GIVEN INSTRUCTION: Work through the material below and count the lines holding the word "scene"; give that count and nothing more.

** Start of PROVIDED DATA **

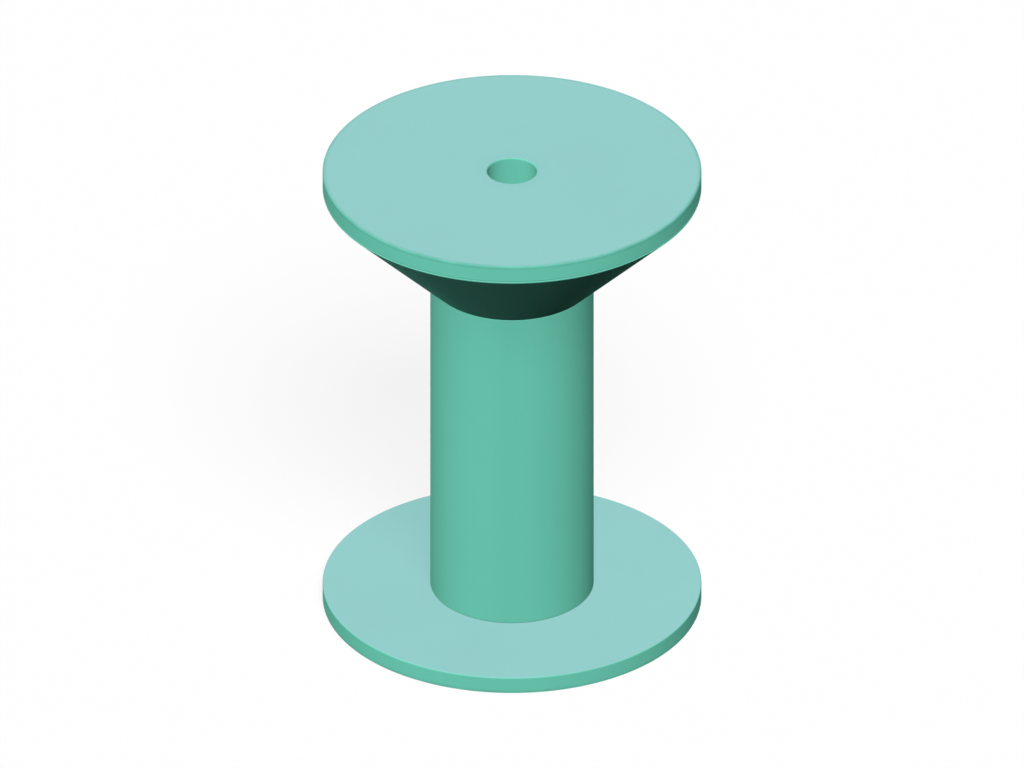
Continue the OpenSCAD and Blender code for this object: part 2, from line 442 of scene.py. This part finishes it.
flat_from, flat_full = 0.75, 0.98
rub_reach = 3.5 * mm
rub_strength = 0.12
rub_polish = 0.25
mark_relief = 0.4
flange_material, tree, shader, skin = teal_plastic("teal flange plastic", matt_gloss, 22 * mm)
marks = place_group(tree, turning_marks, ring_width=0.7 * mm, waver=0.4 * mm)
wear_and_shade = place_group(tree, edge_wear_and_shade, edge_radius=flange_radius, edge_height=bobbin_length / 2,
                   middle=bobbin_length / 2, width=0.9 * mm)
facing = add(tree, "ShaderNodeSeparateXYZ",
             {"Vector": add(tree, "ShaderNodeTexCoord").outputs["Normal"]})
flat = add(tree, "ShaderNodeMapRange", {
    "Value": math_node(tree, "ABSOLUTE", facing.outputs["Z"]),
    "From Min": flat_from, "From Max": flat_full}).outputs[0]
hole_rub = add(tree, "ShaderNodeMapRange", {
    "Value": marks.outputs["Radius"], "From Min": hole_radius + rub_reach,
    "From Max": hole_radius}).outputs[0]
rubbed = math_node(tree, "MULTIPLY", hole_rub, math_node(tree, "MULTIPLY", flat, rub_strength))
# Painted sheen: the flat faces, up or down, get the paler, bluer teal in place of the lamps'
# reflection.
colour = mix_colours(tree, flat, (*teal, 1), (*painted_sheen_teal, 1))
# Painted shade and wear: the edges and the ring round the hole go to the darker teal, partly
# rubbed wear and partly shade painted on the lit edge.
colour = mix_colours(tree, math_node(tree, "MAXIMUM", rubbed, wear_and_shade.outputs["Wear"]),
                     colour, (*worn_and_shaded_teal, 1))
paint(tree, shader, colour, skin.outputs["Tone"])
polished = math_node(tree, "MULTIPLY", math_node(tree, "ADD", rubbed, wear_and_shade.outputs["Wear"]),
                     rub_polish)
tree.links.new(math_node(tree, "SUBTRACT", roughness_by_marks(tree, marks, 0.74, 0.62), polished),
               shader.inputs["Roughness"])
relief = math_node(tree, "MULTIPLY_ADD", marks.outputs["Marks"], mark_relief,
                   skin.outputs["Grain"])
add_bump(tree, shader, relief, grain_relief)

edge_round, seat_round, key_round = 0.3 * mm, 0.2 * mm, 0.4 * mm
key_ring_inner = hub_radius + fit_gap
key_ring_outer = spigot_bore_radius - fit_gap
flange_corners = [
    (hole_radius, 0, edge_round),
    (flange_radius, 0, edge_round),
    (flange_radius, flange_thickness, seat_round),
    (key_ring_outer, flange_thickness, seat_round),
    (key_ring_outer, collar_top, key_round),
    (key_ring_inner, collar_top, key_round),
    (key_ring_inner, flange_thickness, seat_round),
    (hub_bore_radius - fit_gap, flange_thickness, seat_round),
    (hub_bore_radius - fit_gap, collar_top, edge_round),
    (hole_radius, collar_top, edge_round),
]
slot_sink = 0.1 * mm
cut_past = 1 * mm
slot_outline = box_outline((hub_bore_radius + key_ring_inner) / 2,
                           (key_ring_outer + spigot_radius) / 2,
                           flange_thickness - slot_sink, collar_top + cut_past)
web_slot = web_thickness + 2 * fit_gap


def upside_down(points):
    """The same outline on the upper flange, whose show face is the top of the bobbin."""
    return [(point[0], bobbin_length - point[1], *point[2:]) for point in reversed(points)]


bottom_flange = mould("bottom_flange_moulding", flange_corners, flange_material,
                      [(slot_outline, web_slot, web_count, 0, True)])
top_flange = mould("top_flange_moulding", upside_down(flange_corners), flange_material,
                   [(upside_down(slot_outline), web_slot, web_count, 0, True)])
for flange, node in ((bottom_flange, "bottom_flange"), (top_flange, "top_flange")):
    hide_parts(node)
    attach(flange, "root")


# Base plug. A teal moulding that closes the lower end of the barrel: a spigot pressed into
# the barrel, and a hub on a floor and eight webs, which holds the lower bush. It is shut in
# between the barrel and the bottom flange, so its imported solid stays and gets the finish.
plug_material, tree, shader, skin = teal_plastic("teal plug plastic", matt_gloss, 12 * mm)
paint(tree, shader, teal, skin.outputs["Tone"])
add_bump(tree, shader, skin.outputs["Grain"], grain_relief)
frame["nodes"]["base_plug"].material_slots[0].material = plug_material


# Bushes. Two plain sleeves of sintered bronze, pressed into the hubs, in which the spindle
# runs. The bronze is brown with oil, dotted with fine pores, and polished where it rubs.
bronze = (0.434, 0.254, 0.084)
oiled_bronze = (0.210, 0.105, 0.040)
pore_pitch = 0.3 * mm
pore_rim, pore_middle = 0.22, 0.12
oil_patches_per_metre = 180.0
pore_relief = 0.004 * mm
bush_material, tree, shader = new_material("oiled sintered bronze", bronze, 0.4, 0.5)
shader.inputs["Metallic"].default_value = 1.0
marks = place_group(tree, turning_marks, ring_width=0.15 * mm, waver=0.05 * mm)
place = add(tree, "ShaderNodeTexCoord").outputs["Object"]
pores = add(tree, "ShaderNodeTexVoronoi", {"Vector": place, "Scale": 1 / pore_pitch})
pore = add(tree, "ShaderNodeMapRange", {
    "Value": pores.outputs["Distance"], "From Min": pore_rim, "From Max": pore_middle}).outputs[0]
oil = add(tree, "ShaderNodeTexNoise", {
    "Vector": place, "Scale": oil_patches_per_metre, "Detail": 3.0}).outputs[0]
colour = mix_colours(tree, math_node(tree, "MAXIMUM", pore, oil), (*bronze, 1),
                     (*oiled_bronze, 1))
tree.links.new(colour, shader.inputs["Base Color"])
tree.links.new(roughness_by_marks(tree, marks, 0.28, 0.5), shader.inputs["Roughness"])
add_bump(tree, shader, math_node(tree, "SUBTRACT", marks.outputs["Marks"], pore), pore_relief)
for node in ("lower_bush", "upper_bush"):
    frame["nodes"][node].material_slots[0].material = bush_material


# Barrel. The teal tube that the yarn is wound on, with four key ribs down its bore. Yarn
# drawn round it has polished faint rings into its matt outside.
barrel_radius, barrel_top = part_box("barrel")[1].x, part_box("barrel")[1].z
barrel_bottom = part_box("barrel")[0].z
barrel_bore_radius = spigot_radius + fit_gap
rib_height = 1.0 * mm
rib_width = 2.6 * mm
rib_count = 4
rib_turn = math.pi / web_count
end_set_back = 0.2 * mm
seam_round = 0.08 * mm
yarn_mark_relief = 0.6

barrel_material, tree, shader, skin = teal_plastic("teal barrel plastic", matt_gloss, 18 * mm)
marks = place_group(tree, turning_marks, ring_width=0.9 * mm, waver=0.6 * mm)
paint(tree, shader, teal, skin.outputs["Tone"])
tree.links.new(roughness_by_marks(tree, marks, 0.76, 0.6), shader.inputs["Roughness"])
relief = math_node(tree, "MULTIPLY_ADD", marks.outputs["Marks"], yarn_mark_relief,
                   skin.outputs["Grain"])
add_bump(tree, shader, relief, grain_relief)

barrel_corners = [
    (barrel_bore_radius, barrel_bottom, seat_round),
    (barrel_radius, barrel_bottom, seat_round),
    (barrel_radius, barrel_top, seam_round),
    (barrel_bore_radius, barrel_top, seat_round),
]
rib_outline = box_outline(barrel_bore_radius - rib_height,
                          (barrel_bore_radius + barrel_radius) / 2,
                          barrel_bottom + end_set_back, barrel_top - end_set_back)
barrel = mould("barrel_tube", barrel_corners, barrel_material,
               [(rib_outline, rib_width, rib_count, rib_turn, False)])
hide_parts("barrel")
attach(barrel, "root")


# Guide tube. An extruded tube of natural, milky plastic between the two bushes, which keeps
# the spindle in line as it is pushed through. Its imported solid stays.
milky = (0.68, 0.67, 0.60)
tube_relief = 0.005 * mm
tube_material, tree, shader = new_material("natural tube plastic", milky, 0.42, 0.4)
shader.inputs["Subsurface Weight"].default_value = 0.2
shader.inputs["Subsurface Radius"].default_value = (1.2 * mm, 1.1 * mm, 0.9 * mm)
shader.inputs["Subsurface Scale"].default_value = 1.0
skin = place_group(tree, moulded_skin, cloud_size=9 * mm, cloud_depth=0.08,
                   grain_size=0.5 * mm, grain_depth=0.04)
paint(tree, shader, milky, skin.outputs["Tone"])
add_bump(tree, shader, skin.outputs["Grain"], tube_relief)
frame["nodes"]["guide_tube"].material_slots[0].material = tube_material


# Cone head. The hollow teal cone under the top flange, moulded with the floor that closes the
# barrel, the hub that holds the upper bush, eight webs between hub and cone, and the spigot
# that is pressed over the key ribs of the barrel.
cone_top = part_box("cone_head")[1].z
spigot_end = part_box("cone_head")[0].z
cone_rise = (cone_top - barrel_top) / (flange_radius - barrel_radius)
cone_wall = 2.2 * mm
cone_wall_level = cone_wall / math.sin(math.atan(cone_rise))
floor_thickness = 2.4 * mm
cone_land = 0.25 * mm
lead_in = 0.6 * mm
weld = 0.5 * mm
inner_fillet, foot_round, lip_round = 0.5 * mm, 0.15 * mm, 0.1 * mm
groove_end_gap = 0.02 * mm

cone_material, tree, shader, skin = teal_plastic("teal cone plastic", matt_gloss / 2, 18 * mm)
marks = place_group(tree, turning_marks, ring_width=0.9 * mm, waver=0.6 * mm)
paint(tree, shader, teal, skin.outputs["Tone"])
tree.links.new(roughness_by_marks(tree, marks, 0.88, 0.76), shader.inputs["Roughness"])
add_bump(tree, shader, skin.outputs["Grain"], grain_relief)


def cone_radius(height):
    """Radius of the outside of the cone at a height."""
    return barrel_radius + (height - barrel_top) / cone_rise


cone_floor_top = barrel_top + floor_thickness
cone_corners = [
    (hub_bore_radius, barrel_top, 0),
    (spigot_bore_radius, barrel_top, inner_fillet),
    (spigot_bore_radius, spigot_end, seat_round),
    (spigot_radius, spigot_end, lead_in),
    (spigot_radius, barrel_top, lip_round),
    (barrel_radius, barrel_top, foot_round),
    (flange_radius, cone_top - cone_land, lip_round),
    (flange_radius, cone_top, lip_round),
    (flange_radius - cone_wall_level, cone_top, seat_round),
    (cone_radius(cone_floor_top) - cone_wall_level, cone_floor_top, edge_round),
    (hub_radius, cone_floor_top, inner_fillet),
    (hub_radius, cone_top, seat_round),
    (hub_bore_radius, cone_top, seat_round),
]
web_bottom, web_top = cone_floor_top - weld, cone_top - end_set_back
web_outline = [
    (hub_radius - weld, web_bottom),
    (cone_radius(web_bottom) - cone_wall_level / 2, web_bottom),
    (cone_radius(web_top) - cone_wall_level / 2, web_top),
    (hub_radius - weld, web_top),
]
groove_outline = box_outline(barrel_bore_radius - rib_height - fit_gap, barrel_radius,
                             spigot_end - cut_past, barrel_top - groove_end_gap)
cone_head = mould("cone_head_moulding", cone_corners, cone_material, [
    (web_outline, web_thickness, web_count, 0, False),
    (groove_outline, rib_width + 2 * fit_gap, rib_count, rib_turn, True)])
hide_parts("cone_head")
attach(cone_head, "root")


# Floor. A plain pale floor that runs out past the picture on all sides. It is open under the
# bobbin, clear when seen from below, and clear to the lamps, so that the underside can be lit
# and seen. It throws no light back on the bobbin.
floor_reach = 2.0
floor_drop = 0.05 * mm
floor_tuck = 1 * mm
floor_ring_points = 128
ring_angles = [2 * math.pi * i / floor_ring_points for i in range(floor_ring_points)]
floor_points = [(radius * math.cos(angle), radius * math.sin(angle), -floor_drop)
                for radius in (flange_radius - floor_tuck, floor_reach) for angle in ring_angles]
floor_faces = [(i, i + floor_ring_points, (i + 1) % floor_ring_points + floor_ring_points,
                (i + 1) % floor_ring_points) for i in range(floor_ring_points)]
floor_mesh = bpy.data.meshes.new("floor")
floor_mesh.from_pydata(floor_points, [], floor_faces)
floor = bpy.data.objects.new("floor", floor_mesh)
bpy.context.scene.collection.objects.link(floor)

pale, unlit = (0.765, 0.765, 0.765, 1), (0, 0, 0, 1)
floor_material = bpy.data.materials.new("pale floor")
floor_material.use_nodes = True
tree = floor_material.node_tree
tree.nodes.remove(tree.nodes["Principled BSDF"])


def seen_rays(tree):
    """1 for the rays that show a thing: to the camera, in a reflection or through glass."""
    rays = add(tree, "ShaderNodeLightPath").outputs
    shown = math_node(tree, "MAXIMUM", rays["Is Camera Ray"], rays["Is Glossy Ray"])
    return math_node(tree, "MAXIMUM", shown, rays["Is Transmission Ray"])


matt = add(tree, "ShaderNodeBsdfDiffuse",
           {"Color": mix_colours(tree, seen_rays(tree), unlit, pale)})
from_below = add(tree, "ShaderNodeNewGeometry").outputs["Backfacing"]
towards_a_lamp = add(tree, "ShaderNodeLightPath").outputs["Is Shadow Ray"]
surface = add(tree, "ShaderNodeMixShader", {
    0: math_node(tree, "MAXIMUM", from_below, towards_a_lamp),
    1: matt.outputs[0], 2: add(tree, "ShaderNodeBsdfTransparent").outputs[0]})
tree.links.new(surface.outputs[0], tree.nodes["Material Output"].inputs["Surface"])
floor_mesh.materials.append(floor_material)


# Light. Plain soft lamps stand round the bobbin and throw no shadow, as in the photograph. One
# more beside the key lamp leaves a faint shadow on the floor, and one lights the underside.
def lamp(name, azimuth, elevation, level, spread=6, shadow=False):
    """A distant soft lamp. Azimuth 0 is the camera's side and goes up to the right. At level 1 a
    white card that faces the lamp is just white."""
    azimuth, elevation = math.radians(azimuth), math.radians(elevation)
    sun = bpy.data.lights.new(name, "SUN")
    sun.energy = level * math.pi
    sun.angle = math.radians(spread)
    sun.use_shadow = shadow
    holder = bpy.data.objects.new(name, sun)
    towards = Vector((math.sin(azimuth) * math.cos(elevation),
                      -math.cos(azimuth) * math.cos(elevation), math.sin(elevation)))
    holder.rotation_euler = towards.to_track_quat("Z", "Y").to_euler()
    bpy.context.scene.collection.objects.link(holder)


lamp("key", 10, 50, 0.715)
lamp("key_with_shadow", 10, 50, 0.2, spread=25, shadow=True)
lamp("left_front", -15, 35, 0.48)
lamp("right_front", 50, 35, 0.087)
lamp("left_side", -65, 27, 0.1)
lamp("far_left", -95, 20, 0.395)
lamp("far_right", 90, 20, 0.076)
lamp("back", 180, 8, 0.5)
lamp("underside", 0, -90, 1.2, spread=0.5, shadow=True)

# The pieces throw no light on one another, because the photographed cone is dark underneath.
for piece in (bottom_flange, top_flange, barrel, cone_head, *frame["nodes"].values()):
    piece.visible_diffuse = False

world = bpy.data.worlds.new("studio")
bpy.context.scene.world = world
world.use_nodes = True
tree = world.node_tree
white = (1, 1, 1, 1)
tree.links.new(mix_colours(tree, seen_rays(tree), unlit, white),
               tree.nodes["Background"].inputs["Color"])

** End of PROVIDED DATA **

THE RESPONSE: 4